Since $G$ acts on the hyperbolic plane $\mathbb{H}$ via Möbius transformations, we have three kinds of elements:

  • Elliptic: Those who have exactly one fixed point in $\mathbb{H}$.
  • Parabolic: Those who have exactly one fixed point in $\mathbb{R}\cup \{\infty\}$.
  • Hyperbolic: Those who have exactly two fixed point in $\mathbb{R}\cup \{\infty\}$.

I am mainly interested in the normalizers of infinite cyclic subgroups of $G$, I mean $N_G(\langle g\rangle)$. Since elliptic elements are exactly those of finite order, then $g$ should be either parabolic or hyperbolic. Then we have two cases:

  1. $g$ is parabolic. An easy calculation using matrices and the fact that the Hilbert modular group has a cusp (in the sense of Freitags book for instance), one shows that $N_G(\langle g\rangle)\cong \mathbb{Z}^n$. I think there is no problem here.

  2. $g$ is hyperbolic. This is the case where my question arises. Using the fact that $N_G(\langle g\rangle)$ acts on the set of fixed points of $g$, one can prove that either $N_G(\langle g\rangle)\cong C_G(\langle g\rangle)\rtimes \mathbb{Z}/2$, where $C_G(\langle g\rangle)$ is the centralizer of $\langle g\rangle$, or $N_G(\langle g\rangle)\cong C_G(\langle g\rangle)$.

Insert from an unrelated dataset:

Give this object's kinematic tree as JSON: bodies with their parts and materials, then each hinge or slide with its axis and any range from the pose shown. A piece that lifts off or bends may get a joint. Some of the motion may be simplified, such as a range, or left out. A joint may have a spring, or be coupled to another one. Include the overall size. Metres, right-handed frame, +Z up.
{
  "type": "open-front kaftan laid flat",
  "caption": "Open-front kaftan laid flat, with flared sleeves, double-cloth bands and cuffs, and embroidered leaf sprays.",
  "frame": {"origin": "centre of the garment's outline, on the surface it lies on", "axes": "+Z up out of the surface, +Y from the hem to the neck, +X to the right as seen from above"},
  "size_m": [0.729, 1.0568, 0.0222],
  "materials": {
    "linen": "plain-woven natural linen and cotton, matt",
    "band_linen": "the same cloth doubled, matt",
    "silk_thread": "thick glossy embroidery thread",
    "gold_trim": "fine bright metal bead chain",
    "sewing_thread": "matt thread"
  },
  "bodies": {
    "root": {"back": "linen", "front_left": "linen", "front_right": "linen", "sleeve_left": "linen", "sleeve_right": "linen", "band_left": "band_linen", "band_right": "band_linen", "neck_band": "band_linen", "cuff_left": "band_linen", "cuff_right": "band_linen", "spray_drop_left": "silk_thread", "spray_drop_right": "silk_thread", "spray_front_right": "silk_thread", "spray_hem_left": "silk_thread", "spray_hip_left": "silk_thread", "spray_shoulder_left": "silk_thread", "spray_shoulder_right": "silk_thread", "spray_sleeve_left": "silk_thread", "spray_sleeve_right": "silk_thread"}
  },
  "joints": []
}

From now on I will suppose $g$ hyperbolic.

Example: If $g$ is represented by the matrix $ \left( \begin{array}{cc} a & 0 \\ 0 & a^{-1} \\ \end{array} \right) $ then it can be shown that $C_G(\langle g\rangle)\cong \mathbb{Z}^{n-1}$ using the Dirichlet unit theorem and a direct computation with matrices, The element in $G$ represented by $ \left( \begin{array}{cc} 0 & -1 \\ 1 & 0 \\ \end{array} \right) $ lies in the normalizer $N_G(\langle g\rangle)$ and it conjugates $g$ to its inverse.

In general, I don't know how to deal with infinite cyclic subgroups generated by hyperbolic elements.

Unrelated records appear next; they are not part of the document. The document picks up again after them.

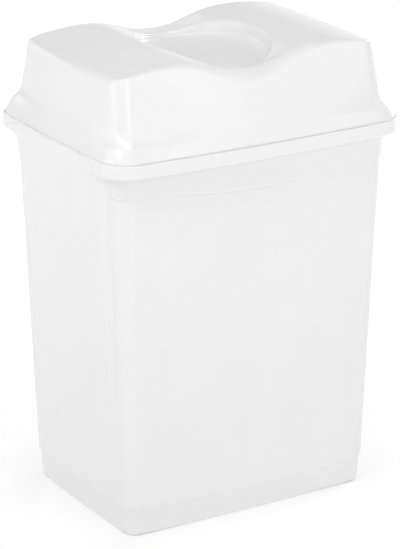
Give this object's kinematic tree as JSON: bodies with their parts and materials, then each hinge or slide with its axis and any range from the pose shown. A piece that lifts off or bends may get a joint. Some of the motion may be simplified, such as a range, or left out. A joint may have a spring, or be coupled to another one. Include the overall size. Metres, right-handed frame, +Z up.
{
  "type": "flip-lid trash can",
  "caption": "White plastic kitchen bin with a tapered tub, a wide rim band and a domed lid that flips up on a rear hinge; a round dish is let into the wave-shaped lid top.",
  "frame": {"origin": "centre of the flat face the bin rests on, on the floor", "axes": "+Z up; +X along the long side; +Y towards the back, where the lid is hinged; the front faces -Y"},
  "size_m": [0.361, 0.2708, 0.5018],
  "materials": {
    "bin_plastic": "white moulded plastic, semi-gloss",
    "lid_plastic": "white moulded plastic, semi-gloss",
    "pin_plastic": "white plastic rod, satin"
  },
  "bodies": {
    "bin": {"bin_body": "bin_plastic", "hinge_pin_left": "pin_plastic", "hinge_pin_right": "pin_plastic"},
    "lid": {"lid": "lid_plastic"}
  },
  "joints": [
    {"name": "lid_hinge", "type": "hinge", "parent": "bin", "child": "lid", "pos_m": [0, 0.1323, 0.4192], "axis": [-1, 0, 0], "range_deg": [0, 100]}
  ]
}
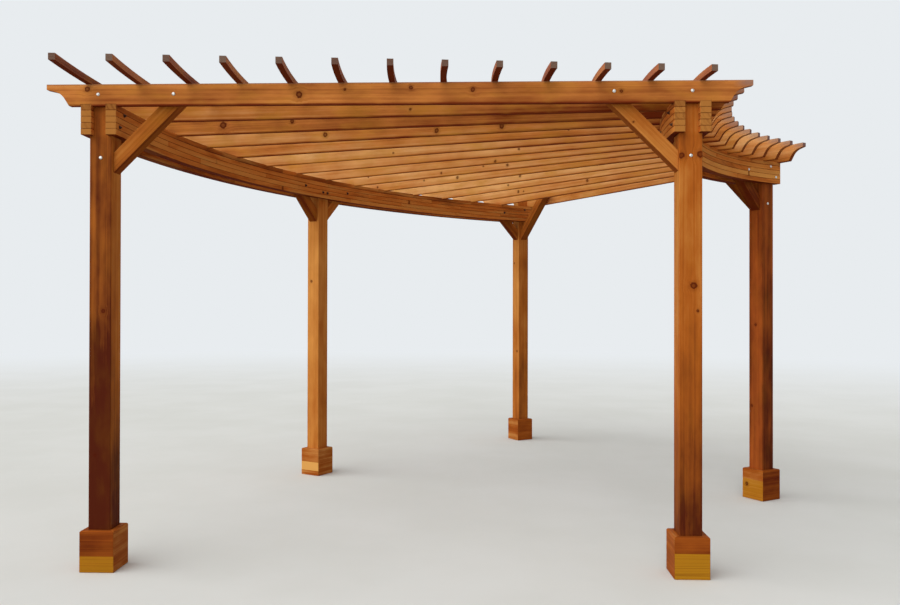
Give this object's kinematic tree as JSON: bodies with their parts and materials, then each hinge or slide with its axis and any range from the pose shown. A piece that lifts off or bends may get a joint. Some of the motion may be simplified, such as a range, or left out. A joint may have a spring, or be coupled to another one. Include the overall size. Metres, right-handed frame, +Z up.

If $g$ fixes two points that belong to $k$ (i.e., points that are fixed by some parabolic elements), then $C_G(\langle g\rangle)\cong \mathbb{Z}^{n-1}$, and the only thing to prove is that there is an element of order two in the normalizer. This is equivalent to having a point in the unique geodesic fixed by $g$ with even isotropy group. Does anybody know if this is always the case?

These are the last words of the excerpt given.